*DATA BLOCK*
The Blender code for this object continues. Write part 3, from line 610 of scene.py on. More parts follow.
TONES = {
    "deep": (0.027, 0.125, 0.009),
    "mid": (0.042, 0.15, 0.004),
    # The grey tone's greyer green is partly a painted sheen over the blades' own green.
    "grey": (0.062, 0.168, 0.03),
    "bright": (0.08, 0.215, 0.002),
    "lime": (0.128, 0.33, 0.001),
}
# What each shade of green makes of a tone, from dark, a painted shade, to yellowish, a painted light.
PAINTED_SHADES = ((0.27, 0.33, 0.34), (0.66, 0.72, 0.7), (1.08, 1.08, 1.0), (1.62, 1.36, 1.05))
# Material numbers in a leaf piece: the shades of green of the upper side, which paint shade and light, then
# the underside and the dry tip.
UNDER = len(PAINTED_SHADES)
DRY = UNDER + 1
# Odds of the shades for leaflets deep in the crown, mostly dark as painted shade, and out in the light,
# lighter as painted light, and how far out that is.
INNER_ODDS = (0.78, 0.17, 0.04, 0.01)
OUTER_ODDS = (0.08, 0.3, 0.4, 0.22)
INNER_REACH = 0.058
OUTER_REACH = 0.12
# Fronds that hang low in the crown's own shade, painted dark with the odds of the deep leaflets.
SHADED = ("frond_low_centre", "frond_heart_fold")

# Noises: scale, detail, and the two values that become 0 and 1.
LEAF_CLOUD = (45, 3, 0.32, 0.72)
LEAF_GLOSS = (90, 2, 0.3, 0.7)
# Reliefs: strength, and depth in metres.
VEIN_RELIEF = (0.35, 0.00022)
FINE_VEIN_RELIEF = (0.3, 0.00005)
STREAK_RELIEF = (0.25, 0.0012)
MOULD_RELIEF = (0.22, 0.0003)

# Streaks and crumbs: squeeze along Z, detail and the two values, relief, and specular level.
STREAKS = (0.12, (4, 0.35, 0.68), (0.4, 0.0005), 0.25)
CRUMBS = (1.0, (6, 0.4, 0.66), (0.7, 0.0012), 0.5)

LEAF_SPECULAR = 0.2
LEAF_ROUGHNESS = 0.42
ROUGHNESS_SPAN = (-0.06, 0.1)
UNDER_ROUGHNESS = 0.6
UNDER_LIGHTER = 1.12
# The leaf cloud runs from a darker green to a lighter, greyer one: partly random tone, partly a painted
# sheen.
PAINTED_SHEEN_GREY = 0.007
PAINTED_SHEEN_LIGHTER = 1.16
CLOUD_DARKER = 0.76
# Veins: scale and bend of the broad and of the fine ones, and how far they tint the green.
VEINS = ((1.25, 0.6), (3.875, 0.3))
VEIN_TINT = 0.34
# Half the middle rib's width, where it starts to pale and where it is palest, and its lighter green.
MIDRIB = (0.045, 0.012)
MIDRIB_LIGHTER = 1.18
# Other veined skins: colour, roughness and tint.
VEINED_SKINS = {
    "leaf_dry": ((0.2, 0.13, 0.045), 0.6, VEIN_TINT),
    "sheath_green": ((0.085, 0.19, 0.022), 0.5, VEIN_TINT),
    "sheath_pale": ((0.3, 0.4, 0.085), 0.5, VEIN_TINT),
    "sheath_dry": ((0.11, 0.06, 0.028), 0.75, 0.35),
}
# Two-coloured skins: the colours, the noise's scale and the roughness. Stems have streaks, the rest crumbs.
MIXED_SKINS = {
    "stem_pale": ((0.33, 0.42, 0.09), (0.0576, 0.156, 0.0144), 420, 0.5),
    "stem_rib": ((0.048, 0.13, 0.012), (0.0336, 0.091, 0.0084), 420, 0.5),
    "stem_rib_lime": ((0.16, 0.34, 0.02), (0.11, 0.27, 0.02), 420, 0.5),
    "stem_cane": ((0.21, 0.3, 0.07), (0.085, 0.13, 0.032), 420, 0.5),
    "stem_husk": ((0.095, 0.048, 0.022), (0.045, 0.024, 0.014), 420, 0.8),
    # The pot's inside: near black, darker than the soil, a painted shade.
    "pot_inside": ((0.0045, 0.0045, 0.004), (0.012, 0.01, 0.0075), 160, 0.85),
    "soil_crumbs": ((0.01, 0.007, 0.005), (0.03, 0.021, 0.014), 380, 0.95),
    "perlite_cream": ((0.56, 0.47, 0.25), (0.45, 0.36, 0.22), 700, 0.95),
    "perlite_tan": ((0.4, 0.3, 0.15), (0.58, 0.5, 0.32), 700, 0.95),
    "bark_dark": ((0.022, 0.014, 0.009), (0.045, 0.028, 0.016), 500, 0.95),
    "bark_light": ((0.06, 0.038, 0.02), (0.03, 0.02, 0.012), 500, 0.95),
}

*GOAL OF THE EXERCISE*
Set down the listing in full, keeping every word exactly as it is.

*CORRECT OUTPUT*
The Blender code for this object continues. Write part 3, from line 610 of scene.py on. More parts follow.
TONES = {
    "deep": (0.027, 0.125, 0.009),
    "mid": (0.042, 0.15, 0.004),
    # The grey tone's greyer green is partly a painted sheen over the blades' own green.
    "grey": (0.062, 0.168, 0.03),
    "bright": (0.08, 0.215, 0.002),
    "lime": (0.128, 0.33, 0.001),
}
# What each shade of green makes of a tone, from dark, a painted shade, to yellowish, a painted light.
PAINTED_SHADES = ((0.27, 0.33, 0.34), (0.66, 0.72, 0.7), (1.08, 1.08, 1.0), (1.62, 1.36, 1.05))
# Material numbers in a leaf piece: the shades of green of the upper side, which paint shade and light, then
# the underside and the dry tip.
UNDER = len(PAINTED_SHADES)
DRY = UNDER + 1
# Odds of the shades for leaflets deep in the crown, mostly dark as painted shade, and out in the light,
# lighter as painted light, and how far out that is.
INNER_ODDS = (0.78, 0.17, 0.04, 0.01)
OUTER_ODDS = (0.08, 0.3, 0.4, 0.22)
INNER_REACH = 0.058
OUTER_REACH = 0.12
# Fronds that hang low in the crown's own shade, painted dark with the odds of the deep leaflets.
SHADED = ("frond_low_centre", "frond_heart_fold")

# Noises: scale, detail, and the two values that become 0 and 1.
LEAF_CLOUD = (45, 3, 0.32, 0.72)
LEAF_GLOSS = (90, 2, 0.3, 0.7)
# Reliefs: strength, and depth in metres.
VEIN_RELIEF = (0.35, 0.00022)
FINE_VEIN_RELIEF = (0.3, 0.00005)
STREAK_RELIEF = (0.25, 0.0012)
MOULD_RELIEF = (0.22, 0.0003)

# Streaks and crumbs: squeeze along Z, detail and the two values, relief, and specular level.
STREAKS = (0.12, (4, 0.35, 0.68), (0.4, 0.0005), 0.25)
CRUMBS = (1.0, (6, 0.4, 0.66), (0.7, 0.0012), 0.5)

LEAF_SPECULAR = 0.2
LEAF_ROUGHNESS = 0.42
ROUGHNESS_SPAN = (-0.06, 0.1)
UNDER_ROUGHNESS = 0.6
UNDER_LIGHTER = 1.12
# The leaf cloud runs from a darker green to a lighter, greyer one: partly random tone, partly a painted
# sheen.
PAINTED_SHEEN_GREY = 0.007
PAINTED_SHEEN_LIGHTER = 1.16
CLOUD_DARKER = 0.76
# Veins: scale and bend of the broad and of the fine ones, and how far they tint the green.
VEINS = ((1.25, 0.6), (3.875, 0.3))
VEIN_TINT = 0.34
# Half the middle rib's width, where it starts to pale and where it is palest, and its lighter green.
MIDRIB = (0.045, 0.012)
MIDRIB_LIGHTER = 1.18
# Other veined skins: colour, roughness and tint.
VEINED_SKINS = {
    "leaf_dry": ((0.2, 0.13, 0.045), 0.6, VEIN_TINT),
    "sheath_green": ((0.085, 0.19, 0.022), 0.5, VEIN_TINT),
    "sheath_pale": ((0.3, 0.4, 0.085), 0.5, VEIN_TINT),
    "sheath_dry": ((0.11, 0.06, 0.028), 0.75, 0.35),
}
# Two-coloured skins: the colours, the noise's scale and the roughness. Stems have streaks, the rest crumbs.
MIXED_SKINS = {
    "stem_pale": ((0.33, 0.42, 0.09), (0.0576, 0.156, 0.0144), 420, 0.5),
    "stem_rib": ((0.048, 0.13, 0.012), (0.0336, 0.091, 0.0084), 420, 0.5),
    "stem_rib_lime": ((0.16, 0.34, 0.02), (0.11, 0.27, 0.02), 420, 0.5),
    "stem_cane": ((0.21, 0.3, 0.07), (0.085, 0.13, 0.032), 420, 0.5),
    "stem_husk": ((0.095, 0.048, 0.022), (0.045, 0.024, 0.014), 420, 0.8),
    # The pot's inside: near black, darker than the soil, a painted shade.
    "pot_inside": ((0.0045, 0.0045, 0.004), (0.012, 0.01, 0.0075), 160, 0.85),
    "soil_crumbs": ((0.01, 0.007, 0.005), (0.03, 0.021, 0.014), 380, 0.95),
    "perlite_cream": ((0.56, 0.47, 0.25), (0.45, 0.36, 0.22), 700, 0.95),
    "perlite_tan": ((0.4, 0.3, 0.15), (0.58, 0.5, 0.32), 700, 0.95),
    "bark_dark": ((0.022, 0.014, 0.009), (0.045, 0.028, 0.016), 500, 0.95),
    "bark_light": ((0.06, 0.038, 0.02), (0.03, 0.02, 0.012), 500, 0.95),
}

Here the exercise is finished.